# Gibt es eine Alternative zur Location API?



## horschd77 (21. Sep 2007)

Hallo, habe folgendes Problem:

Habe festgestellt, dass die Location-API offenbar nur von wenigen Handys unterstützt wird (Hab sogar bisher nur ein Nokia-Modell gefunden, das das drauf hat). Ich will aus experimentellen Gründen ein MIDlet entwickeln, das in der Lage ist, einfach mal die Koordinaten anzuzeigen (Breitengrad, Längengrad) ohne GPS.

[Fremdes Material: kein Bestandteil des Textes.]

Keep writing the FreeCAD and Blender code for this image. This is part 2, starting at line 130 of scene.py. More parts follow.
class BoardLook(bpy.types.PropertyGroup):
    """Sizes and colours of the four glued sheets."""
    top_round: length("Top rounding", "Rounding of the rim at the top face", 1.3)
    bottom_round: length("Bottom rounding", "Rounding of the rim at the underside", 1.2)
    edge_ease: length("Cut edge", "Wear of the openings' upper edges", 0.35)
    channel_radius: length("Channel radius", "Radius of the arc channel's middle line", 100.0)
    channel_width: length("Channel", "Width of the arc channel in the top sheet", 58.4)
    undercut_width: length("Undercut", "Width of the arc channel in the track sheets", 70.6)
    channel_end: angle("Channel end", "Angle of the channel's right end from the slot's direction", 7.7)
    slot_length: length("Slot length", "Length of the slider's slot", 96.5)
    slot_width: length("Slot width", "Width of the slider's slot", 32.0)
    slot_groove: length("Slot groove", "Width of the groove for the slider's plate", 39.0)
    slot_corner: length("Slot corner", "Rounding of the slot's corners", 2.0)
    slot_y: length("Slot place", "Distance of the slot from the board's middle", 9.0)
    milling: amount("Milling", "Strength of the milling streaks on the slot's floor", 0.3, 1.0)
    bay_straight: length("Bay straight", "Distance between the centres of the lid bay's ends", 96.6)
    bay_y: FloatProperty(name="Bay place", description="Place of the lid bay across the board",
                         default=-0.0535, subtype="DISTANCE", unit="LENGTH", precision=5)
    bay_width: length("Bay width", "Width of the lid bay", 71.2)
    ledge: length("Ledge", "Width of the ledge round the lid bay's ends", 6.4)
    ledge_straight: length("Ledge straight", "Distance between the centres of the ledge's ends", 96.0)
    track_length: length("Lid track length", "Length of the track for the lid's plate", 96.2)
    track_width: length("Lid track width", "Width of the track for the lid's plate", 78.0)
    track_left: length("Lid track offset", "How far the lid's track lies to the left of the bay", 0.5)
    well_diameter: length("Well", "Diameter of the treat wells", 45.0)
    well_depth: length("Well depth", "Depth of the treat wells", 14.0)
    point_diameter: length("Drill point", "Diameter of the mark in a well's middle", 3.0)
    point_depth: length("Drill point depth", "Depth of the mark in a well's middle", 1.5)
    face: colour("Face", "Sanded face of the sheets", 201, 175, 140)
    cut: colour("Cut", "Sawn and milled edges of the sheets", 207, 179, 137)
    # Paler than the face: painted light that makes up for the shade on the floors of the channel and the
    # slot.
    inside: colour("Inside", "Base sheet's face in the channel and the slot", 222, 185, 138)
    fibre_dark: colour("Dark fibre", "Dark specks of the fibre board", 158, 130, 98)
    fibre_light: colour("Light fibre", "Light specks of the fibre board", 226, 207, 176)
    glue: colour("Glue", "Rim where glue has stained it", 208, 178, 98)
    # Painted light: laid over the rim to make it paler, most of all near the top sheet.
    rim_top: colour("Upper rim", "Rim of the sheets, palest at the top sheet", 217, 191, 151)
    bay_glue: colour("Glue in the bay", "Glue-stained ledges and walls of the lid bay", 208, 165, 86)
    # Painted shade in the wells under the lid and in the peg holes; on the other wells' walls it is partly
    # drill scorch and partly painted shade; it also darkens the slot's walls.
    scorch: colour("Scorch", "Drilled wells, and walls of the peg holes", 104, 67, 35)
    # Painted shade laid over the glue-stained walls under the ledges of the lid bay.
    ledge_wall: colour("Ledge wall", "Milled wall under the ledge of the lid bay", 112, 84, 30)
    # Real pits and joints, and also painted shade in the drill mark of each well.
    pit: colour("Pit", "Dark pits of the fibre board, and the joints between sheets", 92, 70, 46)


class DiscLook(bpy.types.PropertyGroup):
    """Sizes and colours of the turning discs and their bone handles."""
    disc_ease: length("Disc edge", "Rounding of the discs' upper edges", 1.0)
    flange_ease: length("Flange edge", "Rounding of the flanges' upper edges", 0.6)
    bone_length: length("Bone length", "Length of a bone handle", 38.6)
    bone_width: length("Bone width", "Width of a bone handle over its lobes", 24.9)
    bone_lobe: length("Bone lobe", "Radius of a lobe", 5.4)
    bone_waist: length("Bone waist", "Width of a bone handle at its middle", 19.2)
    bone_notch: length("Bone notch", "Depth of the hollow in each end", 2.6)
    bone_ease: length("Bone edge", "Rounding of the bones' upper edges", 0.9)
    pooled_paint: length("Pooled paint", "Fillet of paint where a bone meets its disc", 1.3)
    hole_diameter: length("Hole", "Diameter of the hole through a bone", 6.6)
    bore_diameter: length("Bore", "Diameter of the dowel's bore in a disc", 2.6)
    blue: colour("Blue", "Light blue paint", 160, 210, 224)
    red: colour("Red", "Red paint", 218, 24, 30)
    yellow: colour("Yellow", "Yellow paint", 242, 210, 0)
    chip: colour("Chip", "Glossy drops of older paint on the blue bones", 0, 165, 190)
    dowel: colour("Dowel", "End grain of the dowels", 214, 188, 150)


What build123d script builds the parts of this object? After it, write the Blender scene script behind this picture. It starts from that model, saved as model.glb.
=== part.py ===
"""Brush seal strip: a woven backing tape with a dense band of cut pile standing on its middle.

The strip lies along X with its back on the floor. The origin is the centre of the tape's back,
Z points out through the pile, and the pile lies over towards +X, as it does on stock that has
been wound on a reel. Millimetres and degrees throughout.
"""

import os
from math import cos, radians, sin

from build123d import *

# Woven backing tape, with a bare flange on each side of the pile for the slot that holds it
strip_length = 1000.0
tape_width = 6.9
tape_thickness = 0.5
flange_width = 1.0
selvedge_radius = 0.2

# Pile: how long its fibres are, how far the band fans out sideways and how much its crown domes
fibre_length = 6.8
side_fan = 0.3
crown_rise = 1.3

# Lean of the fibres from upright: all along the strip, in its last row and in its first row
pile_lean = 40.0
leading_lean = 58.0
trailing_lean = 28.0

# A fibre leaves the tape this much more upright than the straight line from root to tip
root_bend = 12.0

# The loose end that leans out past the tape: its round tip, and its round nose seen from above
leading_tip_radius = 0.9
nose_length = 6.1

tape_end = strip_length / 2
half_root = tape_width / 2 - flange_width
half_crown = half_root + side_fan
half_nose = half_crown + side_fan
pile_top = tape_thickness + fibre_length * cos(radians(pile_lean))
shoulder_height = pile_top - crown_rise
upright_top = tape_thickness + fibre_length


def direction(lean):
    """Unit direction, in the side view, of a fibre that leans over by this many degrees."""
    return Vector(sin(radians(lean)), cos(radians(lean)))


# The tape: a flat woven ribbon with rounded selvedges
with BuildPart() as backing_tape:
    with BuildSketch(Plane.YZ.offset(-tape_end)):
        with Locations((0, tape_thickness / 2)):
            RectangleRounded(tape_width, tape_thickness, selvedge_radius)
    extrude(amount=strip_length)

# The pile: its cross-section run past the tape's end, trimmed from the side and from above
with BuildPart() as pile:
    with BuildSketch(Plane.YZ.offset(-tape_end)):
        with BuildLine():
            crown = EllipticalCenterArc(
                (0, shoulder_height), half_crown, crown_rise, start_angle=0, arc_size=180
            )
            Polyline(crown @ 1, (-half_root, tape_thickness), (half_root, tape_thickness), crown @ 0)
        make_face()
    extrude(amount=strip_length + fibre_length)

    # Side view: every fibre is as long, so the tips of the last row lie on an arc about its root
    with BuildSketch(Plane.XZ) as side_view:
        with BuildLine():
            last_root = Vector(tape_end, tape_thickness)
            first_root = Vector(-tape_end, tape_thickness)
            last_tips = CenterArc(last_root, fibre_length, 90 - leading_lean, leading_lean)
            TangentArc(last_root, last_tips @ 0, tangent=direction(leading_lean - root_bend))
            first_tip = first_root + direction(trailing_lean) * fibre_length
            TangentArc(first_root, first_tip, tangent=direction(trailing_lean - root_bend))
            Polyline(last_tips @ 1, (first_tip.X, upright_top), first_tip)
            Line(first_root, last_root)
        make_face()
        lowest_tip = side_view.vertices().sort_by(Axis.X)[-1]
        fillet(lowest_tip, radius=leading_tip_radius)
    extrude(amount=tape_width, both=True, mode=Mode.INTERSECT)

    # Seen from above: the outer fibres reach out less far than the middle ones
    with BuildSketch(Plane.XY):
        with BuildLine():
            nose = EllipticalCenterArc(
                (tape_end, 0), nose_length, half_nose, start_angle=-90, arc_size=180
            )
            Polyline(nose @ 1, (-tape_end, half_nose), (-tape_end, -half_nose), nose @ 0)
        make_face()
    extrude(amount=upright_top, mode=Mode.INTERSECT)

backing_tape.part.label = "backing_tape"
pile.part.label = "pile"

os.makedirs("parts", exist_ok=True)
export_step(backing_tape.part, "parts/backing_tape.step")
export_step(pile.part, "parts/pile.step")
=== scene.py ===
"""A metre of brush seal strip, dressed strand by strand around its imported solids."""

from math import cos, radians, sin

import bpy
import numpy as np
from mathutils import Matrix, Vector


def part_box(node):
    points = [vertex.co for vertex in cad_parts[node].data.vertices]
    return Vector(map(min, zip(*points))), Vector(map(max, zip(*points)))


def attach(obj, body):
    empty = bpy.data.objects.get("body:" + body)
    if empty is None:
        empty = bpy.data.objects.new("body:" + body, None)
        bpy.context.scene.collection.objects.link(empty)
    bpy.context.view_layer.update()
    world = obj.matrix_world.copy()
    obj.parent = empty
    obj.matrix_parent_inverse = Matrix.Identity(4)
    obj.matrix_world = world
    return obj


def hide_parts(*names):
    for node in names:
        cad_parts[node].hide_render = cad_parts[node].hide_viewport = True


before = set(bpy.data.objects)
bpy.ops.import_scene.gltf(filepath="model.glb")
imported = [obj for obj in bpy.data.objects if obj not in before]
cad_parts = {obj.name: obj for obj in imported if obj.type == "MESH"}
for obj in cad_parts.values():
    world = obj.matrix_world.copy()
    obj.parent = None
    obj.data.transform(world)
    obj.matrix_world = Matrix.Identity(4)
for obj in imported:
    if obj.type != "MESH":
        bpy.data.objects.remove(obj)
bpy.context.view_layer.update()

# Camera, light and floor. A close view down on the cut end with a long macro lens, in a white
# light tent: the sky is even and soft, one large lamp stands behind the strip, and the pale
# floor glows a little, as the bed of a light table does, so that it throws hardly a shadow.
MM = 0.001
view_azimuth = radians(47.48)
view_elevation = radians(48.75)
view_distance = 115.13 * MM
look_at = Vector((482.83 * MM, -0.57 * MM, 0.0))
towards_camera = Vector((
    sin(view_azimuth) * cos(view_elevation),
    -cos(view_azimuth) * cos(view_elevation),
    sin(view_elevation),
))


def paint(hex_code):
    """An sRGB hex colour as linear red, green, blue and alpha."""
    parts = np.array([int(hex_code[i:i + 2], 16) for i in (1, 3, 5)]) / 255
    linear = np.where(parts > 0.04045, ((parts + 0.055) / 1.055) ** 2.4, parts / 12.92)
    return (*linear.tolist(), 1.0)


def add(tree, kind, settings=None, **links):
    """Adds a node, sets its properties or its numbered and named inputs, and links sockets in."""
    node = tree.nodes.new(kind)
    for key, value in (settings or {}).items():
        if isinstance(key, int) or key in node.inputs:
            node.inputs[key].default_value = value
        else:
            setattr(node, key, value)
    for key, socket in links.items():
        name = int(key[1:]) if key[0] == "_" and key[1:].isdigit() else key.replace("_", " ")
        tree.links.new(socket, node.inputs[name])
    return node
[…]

Meine Idee wäre irgendwie die Cell-ID auszulesen (ich weis leider nicht wie das geht) und daraus ein lernfähiges Proggie zu coden.

Habt ihr eine Idee?


----------



## The_S (21. Sep 2007)

Eine Übersicht, welche Handys die Location-API unterstützen:

http://j2mepolish.org/devices/devices-locationapi.html


----------



## Guest (18. Nov 2007)

hallo...

bin dabei hab ein S65 und alles da ... O2 gibt sogar ordentliche daten ... hab aber nur D1  ...
man kann sogar ein kompass machen ... bei den cell id gibt das natürlich nur sinn wenn man die standorte kennt
irgenwie bekommt das handy eigentlich mehrere zellen mit aber das wird die api nicht unterstützen

so hoffe das war nicht zuviel 
meld mich wenn ich ein bischen mehr weiss


----------



## Guest (18. Nov 2007)

hallo...

bin dabei hab ein S65 und alles da ... O2 gibt sogar ordentliche daten ... hab aber nur D1  ...
man kann sogar ein kompass machen ... bei den cell id gibt das natürlich nur sinn wenn man die standorte kennt
irgenwie bekommt das handy eigentlich mehrere zellen mit aber das wird die api nicht unterstützen

so hoffe das war nicht zuviel 
meld mich wenn ich ein bischen mehr weiss


----------



## Guest (19. Nov 2007)

hallo so da bin ich wieder
das mit den cellen geht nicht über die location api sonder über system.getProberty(bsp "hersteller.cid") aber bei meinem S65 geht nicht mal das kein wunder das es so gekommen ist mit siemens handy's  aber man kann es patchen und dann geht es mit java 

ist schon scheisse das so was einfaches nicht von den apis unterstützt wird ... man hätte schöne sachen machen können und gsm ist ja nu kein kleiner standart


----------